AT: Why do you keep going back to shorts?

LW: Some stories work better as shorts. Partly they are short because I refuse to make them a moment longer. I didn't make "Tsunami" a feature because it doesn't have the sufficient narrative development to do that. The economics on shorts aren't great. They're fun, they keep you on your toes. I want to make myself a better filmmaker and the more I make and try stuff – sometimes you don't know what's going to work. With "Crooked Lines," we went to film different athletes around the world preparing for the Olympics. We discovered as we were filming, one of the athletes didn't show up because he was disqualified. All this fallout happened. So we caught this Olympic athlete meltdown which is not the story you normally get. This was the more interesting story and a little bit like that "I Know Where I'm Going" moment. It's fun to try stuff because you never know when things will take a different direction serendipitously without your own brilliance being applied. 

I learned on "Blindsight" that the unexpected thing could be your friend. Terrible stuff happened and we didn't climb to the top of the mountain but it was a richer film because of it. The real problem is when people tell you, "stop filming." Unexpectedness is your friend. Lack of access is your real enemy. I've been lucky. I would recommend working in Brazil. No one will stop you. 

AT: You showed up right after the tsunami in Japan.

LW: I was already planning to go. I was going to make a film about the cherry blossom. And then the tsunami happened and the release of "Countdown to Zero" got postponed and I had a gap in my schedule. Initially I thought, "it's going to be more interesting now than ever." The cherry blossoms are all about the transience and fragility of life and the tsunami has just demonstrated this in the Fuku region. My next thought was the terror, the nuclear contamination of Tokyo. I called up the DP, my friend Aaron: "what was I thinking? This was the worst idea ever." The night before he was supposed to fly in. This is a man with a wife and children. He said, "you always get cold feet, Lucy. Don't even worry about it. Let's go and see what happens." We were the only people flying into Tokyo. The immigration people looked at us like we were just bananas. 

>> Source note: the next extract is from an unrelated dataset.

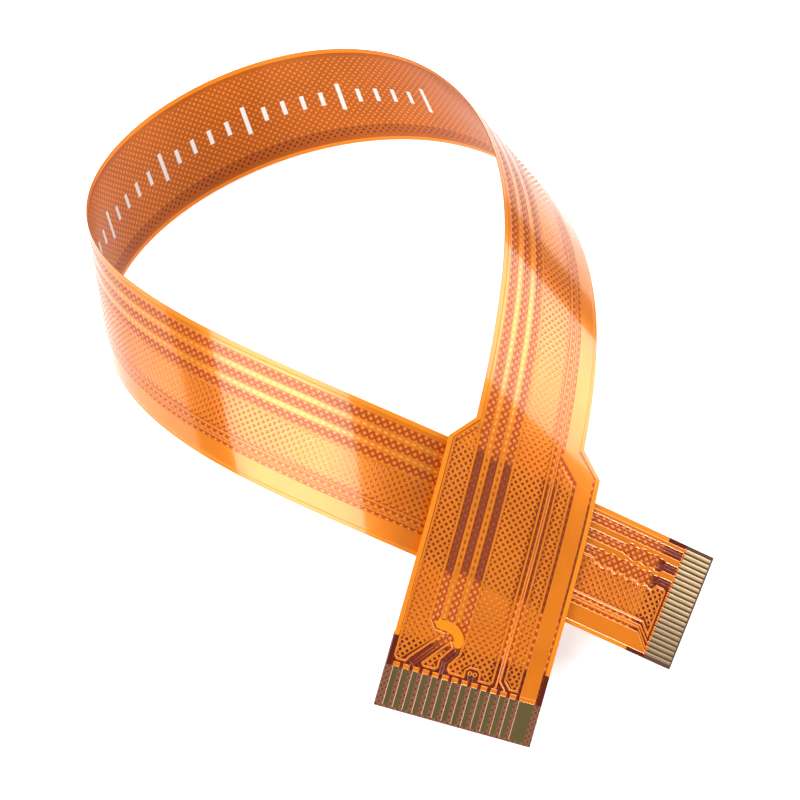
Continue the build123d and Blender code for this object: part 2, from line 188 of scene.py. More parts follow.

I feel happy to have told that story because no one else has ever done it. And I saw the devastation. The opening shot is the worst footage I've ever seen in my whole life, so we licensed the clips at the beginning of the film that talk about the tsunami. That was also not any ordinary licensing job because those people were witnesses to the tragedy. That was very difficult, sensitive stuff, but I am so proud. I feel good that we were able to tell those stories and the ambassador to Japan, who is this wonderful supporter of the film, is always sending me medals. It's a good feeling that we sometimes get a bad rap as documentary filmmakers--maybe because of reality tv, where you feel like you can go into a scene and interrupt and manipulate and make lots of money--but I feel instead you can be of service and tell stories that aren't otherwise told and really wake people up to other people's realities that they would never ordinarily think of. What's it like to be this person who is a world far away from them?

AT: As a woman do you bring more intuition to your skill set? 

LW: I might be able to put up with more. And I'm more scrappy, I don't suffer the ego constraints: it has helped me that I have no seeming floor in terms of what I will do to get a shot. That's where being a woman comes in. I have no expectation that it should be easy. I don't know about the observant thing. I think there are men who are super observant and empathic.

AT: You have an androgynous quality. You're athletic, stylish, rigorous, feminine, fearless, sensitive, highly demanding of yourself and others, with a tough work ethic. That isn't something I think of as male or female but a combination of both.

LW: You have to be an all-arounder and I am. I am a bit academic and a bit athletic and a bit visual and a bit musical. At school I liked everything. And I was an achiever and I really enjoyed it. I was curious and wanted to know everything. With a good teacher, I was super interested in stuff. 

AT: Were you competitive?

I wasn't competitive in the sense that I was happy when other people were doing well, but I always wanted my films to be good, I wanted them to be fabulous. I owe it to the film and the people who have entrusted me with their story to do the best I can, and to the collaborators. I gave credit on this last film to everybody involved. I feel you owe it to everybody, it's such an intense endeavor. 

It annoys me when I see documentaries which aren't fully realized for one reason or another. I always want to max out what's possible. You come back to the audience, it's a lot to ask and you take people out of their world. There's a lot of beautiful films out there. I don't want to make a film unless there's something better they could be watching. It's easier to do bad work. I'm not very good at working quickly. I'm a bit of a slow coach. When it comes to writing I am awfully slow. There are sacrifices. There are so many perks, I can't complain. There are so many privileges. You get to introduce people to each other, you get to go on these epic adventures and people can say, "how was it?" and you can say, "watch the film!"

This is the best distillation of what I have just been through. It’s this moment in history where nonfiction is so thrilling. The other films look like a bunch of play actors acting out the neuroses of the screenwriters. We've got the ability now, using mounds of cheap data and good-looking portable affordable cameras, we are able to have this technology to engineer real life into a satisfying film. At NYU, you learn cinematography, sound recording, sound editing, acting, writing, directing, just every discipline and with documentary you get to wear all those hats. I've made so many mistakes that nobody even knows about because they were in the field or the editing room. I had this opportunity to learn so much and play and learn and make mistakes. It's been amazing. 

AT: Then why do you want to do features? 

LW: I still want to do feature films because I do think, 'God, give me a script and actors.' There's a chance when I do it I'll come running back to documentary where you have so much more freedom.